By CPA Arnold M Ainebyona
IFRS 17 implementation
Executive leaders must communicate effectively with implementation teams, suppliers, and key stakeholders
IFRS 17 is the latest global accounting standard that regulates how insurance contracts should be reported, measured, and presented in financial statements. The new standard comes with significant changes, including redefining how insurance liabilities are measured, introducing of discount rates, and recognising the income associated with the insurance contract over its entire life cycle. The implementation of IFRS 17 is expected to have far-reaching effects on the insurance industry’s operations, finance, and IT systems.
When I was requested to share my experiences as to the implementation of this new standard, I must admit to having been thrown into deep thought as to what practical experiences I have had while concurrently feeling the anxiety of inadequacy because of the new lessons/knowledge components I continue to pick up every day working through the transition packs. As an accounting professional, you must ready yourself to be a reliable reference to the interpretation of the impact of the standard. This responsibility is heightened if you head a finance or actuarial function with a direct need for managing stakeholder relationships such as those with the company Boards of Directors, regulatory, and the tax authority.
There will be broad approaches to the implementation of the standard, but it is helpful to approach the implementation in a project mode with clear milestones defined which include but are not limited to defining and classifying contract groups, a critical first step in implementing IFRS 17, setting up actuarial systems to meet the new standard’s requirements. Additionally, companies may have to develop new methodologies and techniques to calculate and manage insurance contracts’ financial performance over their life cycles. The establishment of cross-functional teams working to ensure that the implementation process is successful due to the far-reaching implications of the standards is key.
Several factors facilitate a smooth rollout of IFRS 17 for insurers
Investment in new technology, including actuarial software and automated financial reporting tools. These tools enable insurers to perform the complex calculations necessary for IFRS 17 compliance accurately and efficiently.
Furthermore, companies may want to seek external training and expertise from consultants to supplement their in-house expertise. This will enable many firms to stay on track and deliver high-quality results. Training cannot be emphasised enough. This should not be limited to the accountants/finance functions but should be extended to all company functions and those charged with governance to facilitate reasonable oversight.
The other major enabler is the implementation of agile methodologies by insurers. By adopting agile frameworks, companies will be able to deliver solutions iteratively, which allows them to manage project risks, rework, and change requests. Additionally, agile methodologies will allow companies to respond quickly to the evolving requirements of IFRS 17.
Lastly, senior management’s involvement in the implementation process plays a critical role in ensuring that insurance providers deliver on their IFRS 17 obligations. Executive leaders must communicate effectively with implementation teams, suppliers, and other key stakeholders throughout the process. This allows them to stay updated on progress regularly and provide direction when required.
The IFRS 17 implementation process will not be without its challenges. One significant challenge is the high costs associated. Companies have to spend significant amounts of money on new tools, technology, and consulting fees to ensure compliance with the new standards.

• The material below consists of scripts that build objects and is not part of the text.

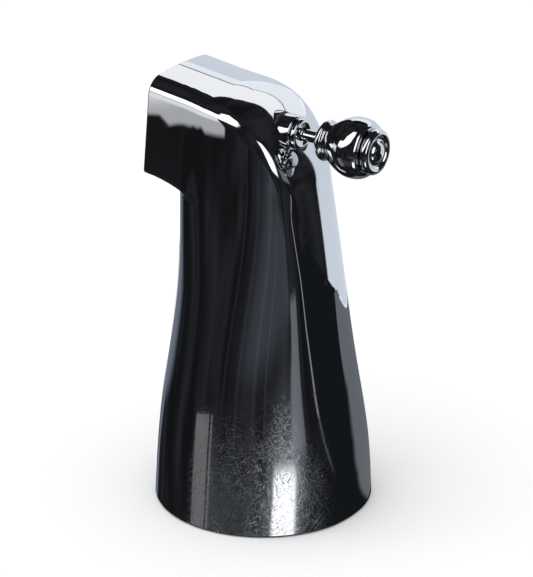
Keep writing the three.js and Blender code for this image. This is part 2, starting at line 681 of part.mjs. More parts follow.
// ---------------------------------------------------------------- assembly

const pieces = [
  ["spout_shell", spoutShell(), chrome],
  ["inlet_collar", inletCollar(), brass],
  ["inlet_o_ring_front", inletRing(INLET_RING_HEIGHTS.front), rubber],
  ["inlet_o_ring_rear", inletRing(INLET_RING_HEIGHTS.rear), rubber],
  ["clamp_set_screw", clampSetScrew(), steel],
  ["collar_retaining_clip", collarRetainingClip(), steel],
  ["waterway_tube", waterwayTube(), brass],
  ["tube_o_ring_lower", tubeRing(TUBE_RING_HEIGHTS.lower), rubber],
  ["tube_o_ring_upper", tubeRing(TUBE_RING_HEIGHTS.upper), rubber],
  ["diverter_body", diverterBody(), acetal],
  ["diverter_screw_left", diverterScrew(-1), steel],
  ["diverter_screw_right", diverterScrew(1), steel],
  ["valve_seat", valveSeat(), brass],
  ["bonnet", bonnet(), chrome],
  ["bonnet_o_ring", bonnetRing(), rubber],
  ["stem_o_ring", stemRing(), rubber],
  ["packing_washer", packingWasher(), brass],
  ["bonnet_nut", bonnetNut(), chrome],
  ["gate_plate", gatePlate(), acetal],
  ["gate_washer", gateWasher(), rubber],
  ["lift_rod", liftRod(), chrome],
  ["knob_body", knobBody(), chrome],
  ["knob_end_button", knobEndButton(), chrome],
];

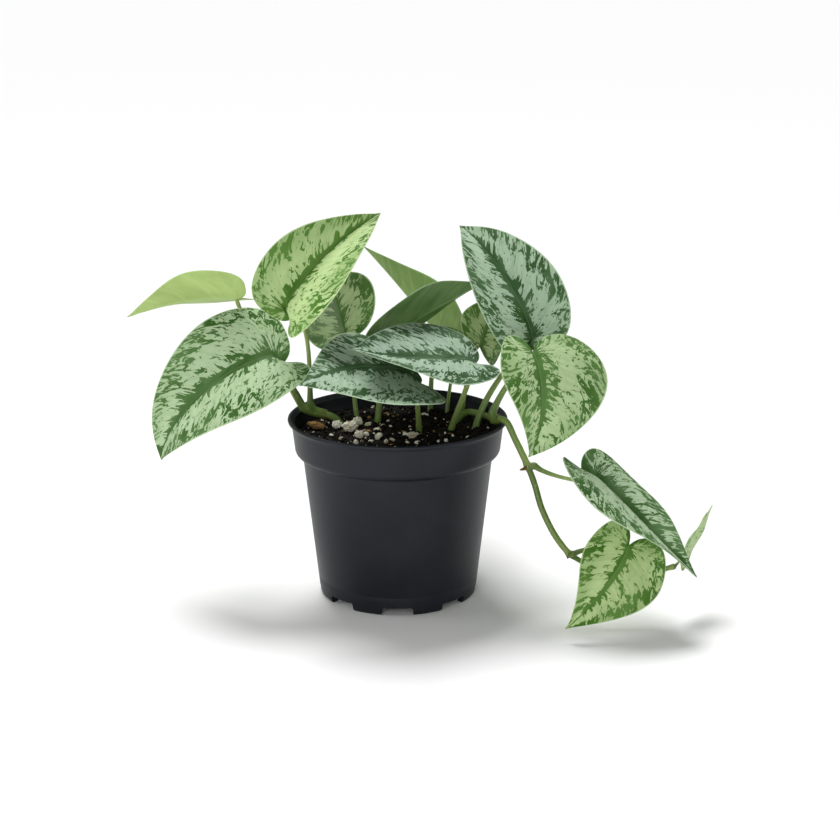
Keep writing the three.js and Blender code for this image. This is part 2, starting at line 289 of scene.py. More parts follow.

Secondly, you will not be in isolation if you encounter significant challenges in redefining the contract groups. The complexity of IFRS 17’s requirements regarding contract grouping means that several companies will struggle in this area. This aspect of the implementation process may be worsened by more complicated IT systems that were not designed to support IFRS 17’s requirements.
Thirdly, the implementation of IFRS 17 has required substantial changes to actuarial models and other financial systems. This has posed some significant challenges for many companies, particularly those with complex IT systems. Thus, the process required significant investments in time, technical resources, and financial capital.
There are significant data management challenges as one works to incorporate massive amounts of data from various sources, including actuarial data and financial data. The new processes and technologies required to manage this data require significant effort and resources to implement adequately.
The implementation of IFRS 17 has made it clear that ensuring disclosure and transparency in financial statement reports is crucial. With the adoption of the new standard, it will be much easier to understand the liabilities and financial performance of insurance companies.
It is expected that the new standard has increased transparency and comparability among companies. This means that investors will be able to compare and evaluate the financial performance of companies much better, and analysts will be able to create better benchmarks.
Implementing IFRS 17 has been and continues to be a monumental task for insurers, with many companies encountering significant challenges along the way. If you are handling an IFRS 17 implementation project or are part of the project team, my advice is that you ask questions. It also gets easier when the results start to trickle in. Besides, IFRS 17 implementation challenges may be comparable to the sorrows of Frida Kahlo, who tried to drown only for them to learn how to swim. It is upon us, accountants with actuarial counterparts, to focus on the positives after a successful implementation. The adoption of new technologies and methodologies will ultimately improve the transparency and comparability of financial reports in the insurance industry and boost investor confidence.
With the right investments in technology, workforce, and appropriate methodologies, insurers should be able to achieve a successful and efficient rollout of IFRS 17, with benefits for the companies themselves, regulators, and the wider economy.